“Hizo
esta promesa a Yavé: «Si entregas en mis manos a los amonitas, el primero que
atraviese la puerta de mi casa para salir a saludarme después de mi victoria
sobre los amonitas, será para Yavé y lo sacrificaré por el fuego.» […] Ahora
bien, cuando Jefté regresaba a su casa en Mispá, salió a saludarlo su hija con
tamboriles y coros. Era su única hija; fuera de ella no tenía ni hijos ni
hijas. Cuando la vio, rasgó su ropa y dijo: «¡Ay, hija mía, me has destrozado!

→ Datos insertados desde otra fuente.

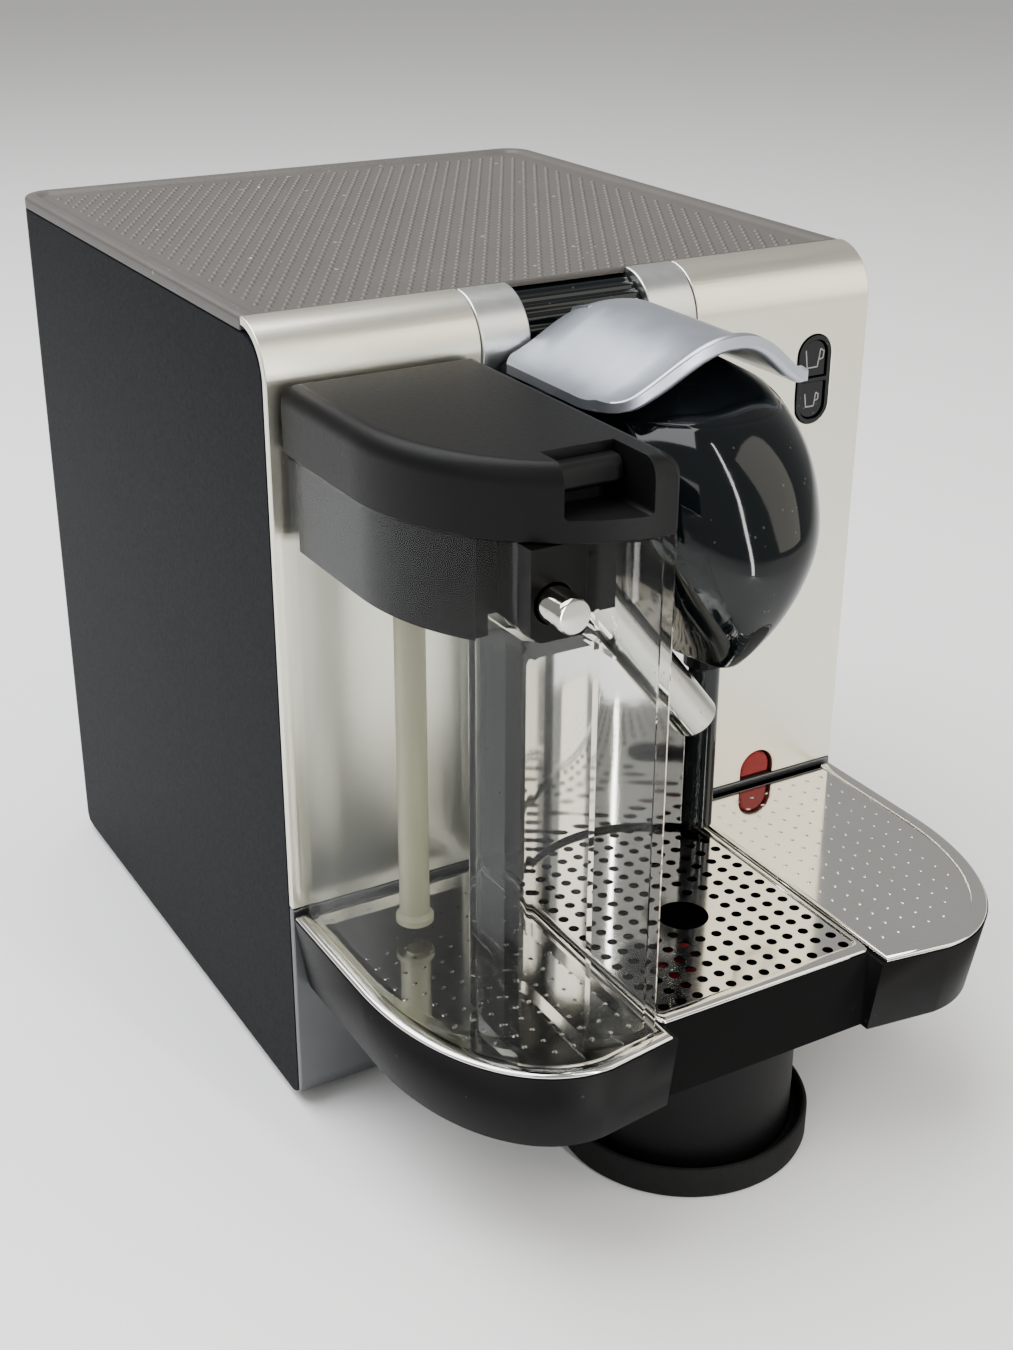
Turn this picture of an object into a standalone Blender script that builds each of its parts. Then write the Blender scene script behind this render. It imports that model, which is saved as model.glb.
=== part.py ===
"""Pod coffee machine with a docked milk jug.

Metres, +Z up, the front faces -Y.  Every place below is measured from the machine
frame: X = 0 on the middle plane, Y = 0 on the front fascia's face, Z = 0 on the
table.  One empty moves that frame so that the part's origin is the middle of the
footprint.  Each moving body hangs on its own empty, which sits on its joint's axis.
"""
import math

import bmesh
import bpy
from mathutils import Matrix, Vector

# ---------------------------------------------------------------- driving sizes
GAP = 0.0003                 # between two pieces that touch
SLIDE_GAP = 0.0006           # around a piece that slides

BODY_WIDTH = 0.2080
BODY_DEPTH = 0.2216
BODY_HEIGHT = 0.2556
BODY_BASE = 0.0030           # underside of the casing above the table
WALL = 0.0025                # casing panels
TOP_FRONT_RADIUS = 0.0160    # rolled top edge of the fascia
BACK_RADIUS = 0.0110         # vertical back corners
HEEL_RADIUS = 0.0160         # bottom back corner, seen from the side
TOE_RADIUS = 0.0080          # bottom front corner, seen from the side
COVER_THICKNESS = 0.0040
COVER_RECESS = 0.0010        # the cup shelf lies this far under the cover's border
COVER_BORDER = 0.0110

TRAY_REACH = 0.1120          # from the fascia to the tray's front
TRAY_TOP = 0.0738            # top of the steel plates
TRAY_HEIGHT = 0.0268
TRAY_WALL = 0.0025
TRAY_GAP = 0.0010            # between the tray and the fascia
TRAY_TAPER = 0.0040          # the side bays are smaller by this at the bottom
BAY_OVERLAP = 0.0020         # of neighbouring bays
PLATE = 0.0012               # steel plates of the tray
GRID_WIDTH = 0.0750
GRID_REACH = 0.1020          # front edge of the middle bay
TRAY_STRAIGHT = 0.0450       # length of the tray's straight side
SIDE_BAY_CREST = 0.0600      # where the side bays reach furthest forward
FLOAT_HOLE_RADIUS = 0.0080
FLOAT_Y = -0.0584
FLOAT_RADIUS = 0.0064
FASCIA_BOTTOM = 0.0755

PEDESTAL_Y = -0.0620
PEDESTAL_RADIUS = 0.0345
PEDESTAL_FOOT_RADIUS = 0.0400
PEDESTAL_FOOT_HEIGHT = 0.0105

HINGE_RADIUS = 0.0160
HINGE_DRUM_RADIUS = 0.0134
HINGE_PIN_RADIUS = 0.0030
HINGE_DRUM_HALF = 0.0206
HINGE_HALF = 0.0372          # to the outer end of the barrels
LEVER_HALF_WIDTH = 0.0340
LEVER_BACK = -0.0020
LEVER_CORNER_FRONT = -0.0630
LEVER_RIDGE_FRONT = -0.0700
LEVER_CROWN = 0.0160         # the ridge stands this far over the corners
LEVER_THICKNESS = 0.0030
LEVER_LIFT = 0.0012          # of the lever's corners over the hinge's axis
TONGUE_HALF = 0.0085         # half width of the web from the lever to the drum

HEAD_WALL = 0.0022
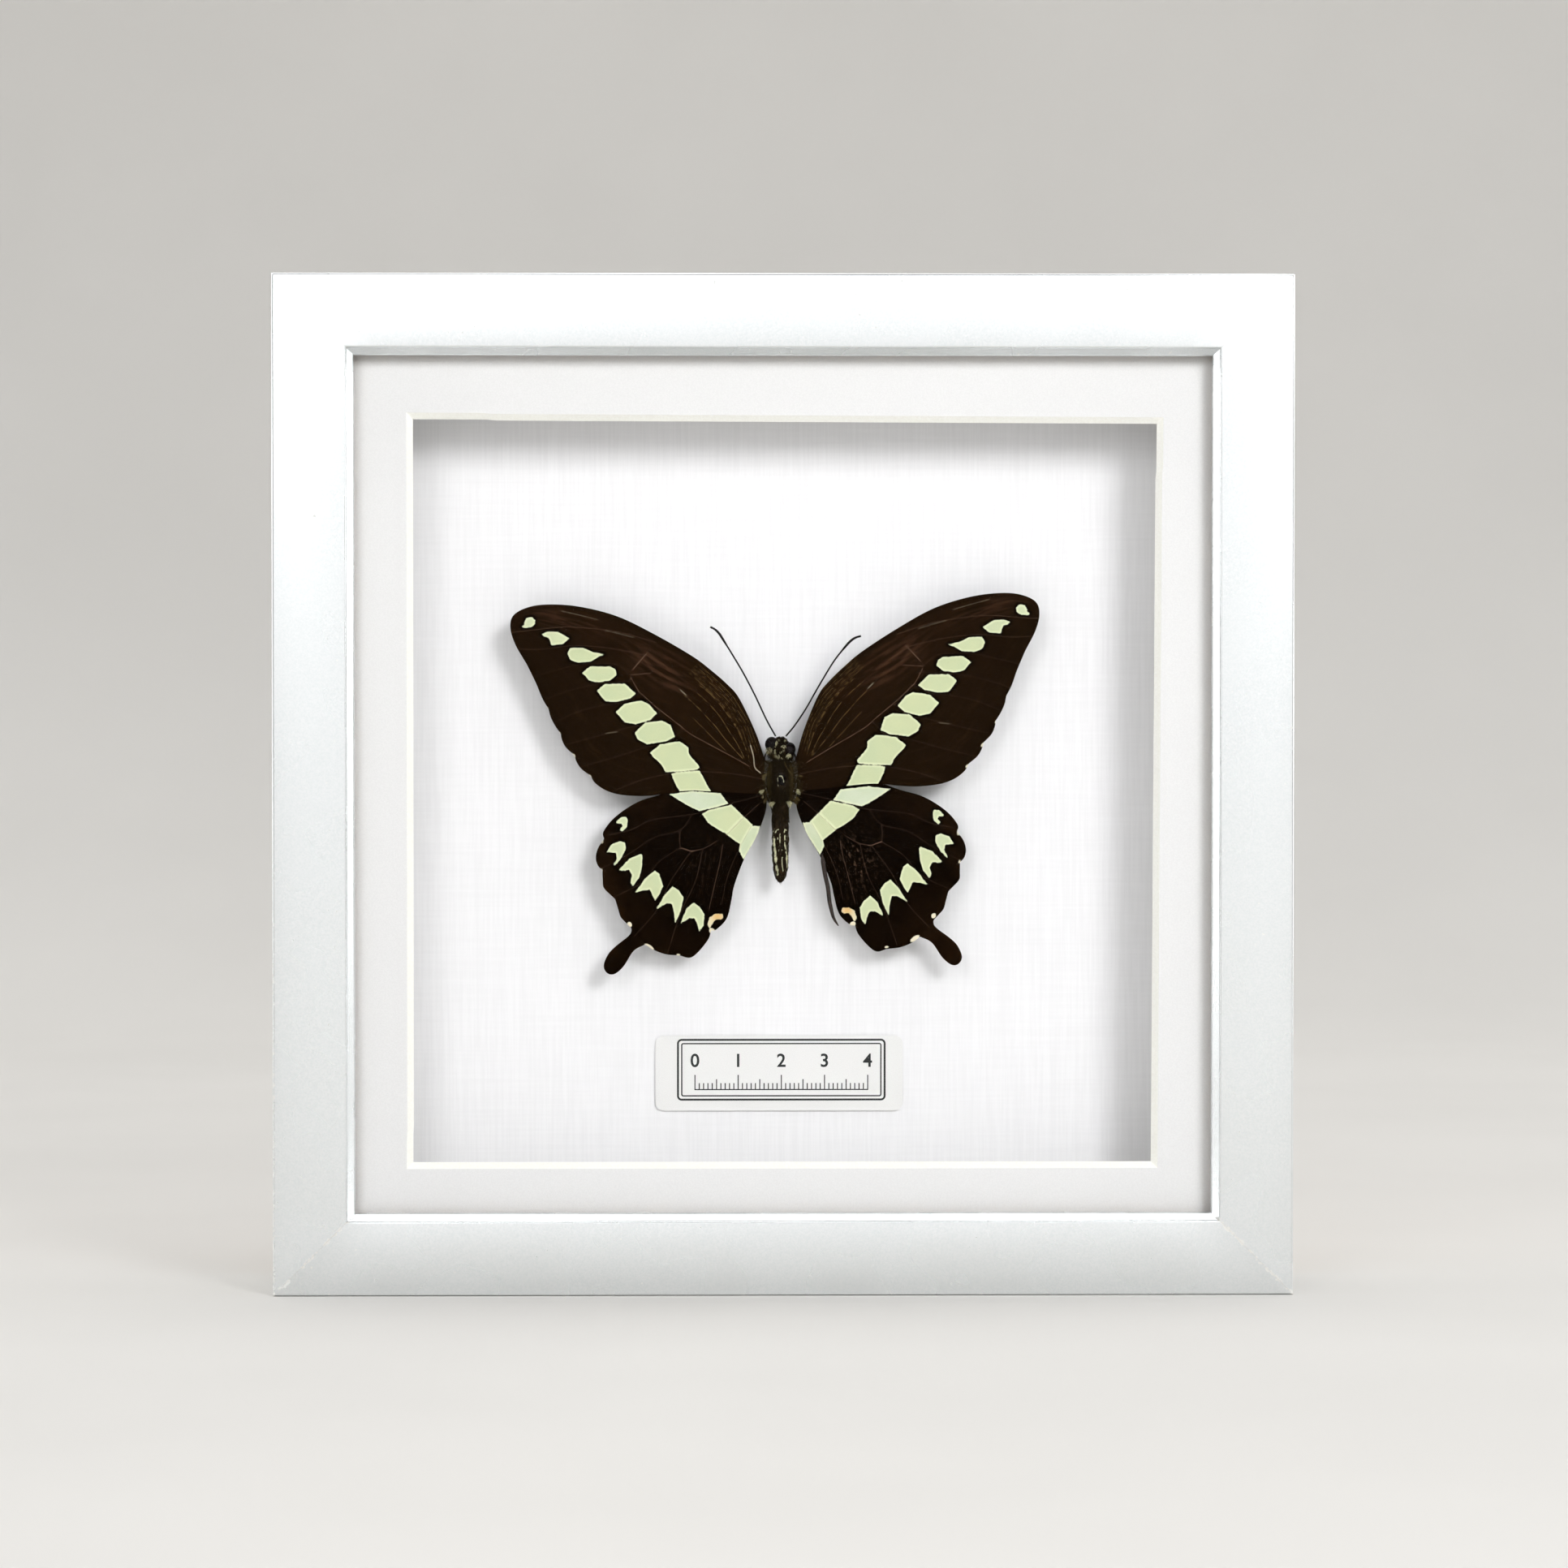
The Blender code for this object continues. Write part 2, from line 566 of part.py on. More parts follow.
def build_pad(specimen):
    """The foam pad between the thorax and the backing board."""
    front = BODY_BEHIND + THORAX_DEEPER * max(r for r, _ in THORAX) * MM + GAP
    back = BACKING_FRONT - SPECIMEN.y - GAP
    half_x, half_z = PAD_SIZE[0] / 2, PAD_SIZE[1] / 2
    low = (BODY_LEAN - half_x, front, PAD_UP - half_z)
    high = (BODY_LEAN + half_x, back, PAD_UP + half_z)
    add("foam_pad", box_mesh("foam_pad", low, high), "foam_board", specimen)


def build_butterfly():
    specimen = add("specimen", None)
    specimen.location = SPECIMEN
    for side in SIDES:
        build_wing(specimen, "forewing", side, FOREWING, 0.0)
        build_wing(specimen, "hindwing", side, HINDWING, WING_THICKNESS + GAP)
    build_head(specimen)
    build_thorax(specimen)
    build_abdomen(specimen)
    build_antennae(specimen)
    build_pad(specimen)


clear_scene()
PARTS = new_collection("framed_butterfly_specimen")
CUTTERS = new_collection("cutters")
build_rails_and_tabs()
sheet("glass_pane", GLASS_FRONT, GLASS_THICKNESS, "clear_glass")
build_mount_board()
build_spacers()
sheet("backing_board", BACKING_FRONT, BACKING_THICKNESS, "linen_board")
build_back()
build_card()
build_butterfly()
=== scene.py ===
"""Looks of a swallowtail butterfly set in a square silver box frame.

Shapes are worked out in millimetres as whole arrays, and MM turns them to metres in the mesh.
The insect's points are (out, up) from the point between its wing roots, and out is away from the body.
"""

import math

import bmesh
import bpy
import numpy as np
from mathutils import Matrix, Vector


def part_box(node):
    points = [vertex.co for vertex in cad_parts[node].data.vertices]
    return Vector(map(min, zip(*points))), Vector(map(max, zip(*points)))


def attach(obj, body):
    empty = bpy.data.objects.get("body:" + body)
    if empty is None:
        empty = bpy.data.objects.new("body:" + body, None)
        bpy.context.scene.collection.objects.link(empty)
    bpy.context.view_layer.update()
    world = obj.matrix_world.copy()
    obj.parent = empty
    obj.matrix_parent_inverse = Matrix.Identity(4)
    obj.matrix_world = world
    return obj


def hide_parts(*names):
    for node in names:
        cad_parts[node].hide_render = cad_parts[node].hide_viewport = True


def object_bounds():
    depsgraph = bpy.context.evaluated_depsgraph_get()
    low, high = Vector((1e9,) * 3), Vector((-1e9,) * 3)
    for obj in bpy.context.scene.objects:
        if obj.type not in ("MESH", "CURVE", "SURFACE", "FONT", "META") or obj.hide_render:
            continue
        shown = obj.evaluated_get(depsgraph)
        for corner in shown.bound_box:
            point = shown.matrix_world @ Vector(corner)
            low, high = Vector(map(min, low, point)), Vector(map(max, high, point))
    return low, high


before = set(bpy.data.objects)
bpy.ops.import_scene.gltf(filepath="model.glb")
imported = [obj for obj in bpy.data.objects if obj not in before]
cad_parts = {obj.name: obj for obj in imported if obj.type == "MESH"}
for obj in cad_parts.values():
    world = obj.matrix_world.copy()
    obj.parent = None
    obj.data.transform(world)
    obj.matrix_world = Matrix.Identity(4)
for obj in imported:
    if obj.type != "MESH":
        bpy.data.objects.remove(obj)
cad_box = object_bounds()

MM = 0.001

# Camera: a metre in front of the frame, a little above and to the left of its middle.
CAMERA_PLACE = (-0.0134, -1.0175, 0.1336)
CAMERA_PITCH = math.radians(-1.05)
CAMERA_YAW = math.radians(0.77)
CAMERA_LENS = 102.1  # mm, on a 36 mm sensor
CAMERA_NEAREST = 0.05

# Soft boxes, square and turned to the frame's middle: place in metres, and power in watts.
SOFT_BOXES = {"soft_box_right": ((0.5, -1.0, 0.58), 3.4), "soft_box_left": ((-0.33, -1.0, 0.52), 1.15)}
SOFT_BOX_SIZE = 0.36
# Brightness of the white tent all round and straight ahead of the frame, and what its sides, roof and
# floor add.
TENT_ROUND = 0.18
TENT_FRONT = 1.18
TENT_PANELS = 3.8

# Floor and backdrop, mm: how far the sheet runs forwards and sideways, and where and how it turns up.
SHEET_FRONT = 2500.0
SHEET_HALF_WIDTH = 2500.0
SHEET_TURN_AT = 700.0
SHEET_TURN_RADIUS = 500.0
SHEET_RISE = 1500.0
SHEET_BELOW = 0.1

# Frame moulding, mm from the outer edge inwards and from the face backwards.
FACE_WIDTH = 16.7
LIP_STEP = 1.0
LIP_DEPTH = 2.6
SHOULDER_DEPTH = 5.0
REBATE_WALL = 13.0
MITRE_GAP = 0.012  # each rail stops this far short of the mitre
SECTION_STEPS = 5  # points at each rounded corner of the section
FOILED_CORNERS = 5  # the section's first corners, which show from the front and the sides
RAIL_STATIONS = 25

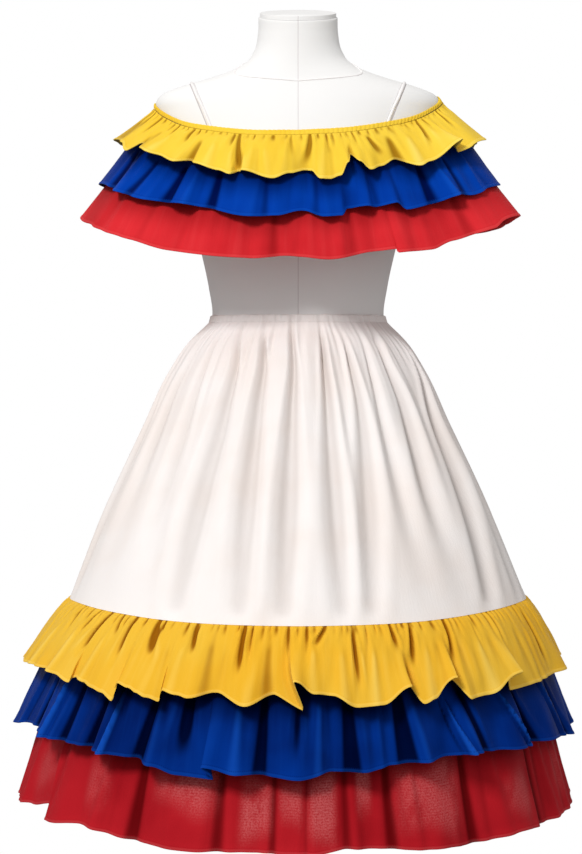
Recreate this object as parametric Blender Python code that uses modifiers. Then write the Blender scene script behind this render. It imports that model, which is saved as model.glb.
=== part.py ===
"""Two-piece ruffled dress on a dress form: an off-the-shoulder top of three layered
ruffles, and a gathered A-line skirt with three layered ruffles at its hem.

Metres, +Z up. The front of the dress faces -Y. The origin is the centre of the stand's
underside, on the floor. A turn is an angle round the body in degrees: 0 at the centre
front, 90 at the +X side seam, 180 at the centre back.

Each cloth piece is a closed wall of even thickness about a middle surface. A ruffle's
middle surface starts at its seam ring and goes out and down from it, and its waves come
from a short table of folds. The back of each piece repeats the front's folds, turned half
way round.
"""

import math
from collections import namedtuple

import bmesh
import bpy
import numpy as np

SEAM_GAP = 0.0003
CLOTH = 0.0015
CASING_CLOTH = 0.0022
LAYER_GAP = 0.0005

# Heights above the floor
WAIST_TOP = 1.040
WAIST_CASING_HEIGHT = 0.010
NECK_CASING_HEIGHT = 0.0075
CASING_FOOT_OUT = 0.006
NECK_TOP = 1.470
NECK_SLANT = 0.014

# The stand
BASE_RADIUS = 0.170
BASE_EDGE = 0.008
BASE_HEIGHT = 0.022
POLE_RADIUS = 0.016
COLLAR_RADIUS = 0.028
COLLAR_HEIGHT = 0.040
CAP_THICKNESS = 0.006
CAP_SHARE = 0.965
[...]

¡Tú llegas para traerme la desgracia! Pues hice una promesa a Yavé, y ahora no
puedo echarme atrás.» Jue 11, 30 y 34-35
Suena
escandaloso, ¿verdad? Sacrificar a un hijo.
Pero
antes de escandalizarnos pensémoslo bien: todo triunfo, todo poder ganado, toda
victoria, requiere un sacrificio. Eso siempre será verdad y hay que estar
dispuesto a pagar el precio. Sin embargo, es muy importante poner atención:
¿qué es lo que estoy sacrificando? Y más importante aún: ¿A quién?
La
historia de Jefté y su hija es trágica, y es fácil colocar a Jefté en la silla
de los acusados. ¿A quién se le ocurre hacer semejante promesa? Pero su
historia es de las más repetidas. Aún hoy en día sucede una y otra vez.
La
promesa de Jefté fue hecha sin pensar, y enfocada únicamente al triunfo, no a
lo que pudiera significar el sacrificio. Demasiadas veces nuestros triunfos
implican sacrificar a quienes amamos, y en la urgencia de ganar, olvidamos salvar
la relación.
Y
es que hay que pensarlo, en exceso solemos preferir poner todas nuestras
energías en el trabajo fuera de casa, que en las personas que amamos dentro de
ella. Decimos que lo hacemos por ellos, por nuestra familia, nuestros hijos,
pero en realidad los estamos sacrificando en aras de un triunfo que al final,
sólo es nuestro.
Aparentemente,
su hija no tuvo mucho problema en aceptar su destino. Se alejó a llorar un par
de meses su pena y regresó para enfrentar la muerte. Y eso es exactamente lo
que sucede: primero, las personas que tanto amamos y que hemos decidido
sacrificar, se alejan, lloran, sufren, y finalmente, nos dejan. La relación
muere y no hay nada que hacer porque hemos preferido ganar que salvar la
relación. Cuando eso sucede, nos preguntamos: ¿cómo pueden dejarnos así, sin
más? No hemos sido capaces ni de ver el sufrimiento que provocamos.
Jesús,
perdona nuestra inconsciencia, pero más aún, despiértala. No nos dejes caer en
la tentación de sacrificar lo que más amamos por un triunfo efímero y momentáneo.
No hay triunfo que valga tanto como el amor de aquellos que nos reciben con alegría
al vernos llegar. Que sus sonrisas, su entrega, su gozo, sea más valioso e
importante, y que nos alcancemos a dar cuenta pronto, mucho antes de que sea
demasiado tarde. Te lo pedimos en tu nombre, en nombre de nuestro Padre y bajo
la intervención de tu Espíritu: enséñanos a sacrificarnos nosotros, no a sacrificar
a quienes amamos. Así sea siempre. Gracias. Te amo.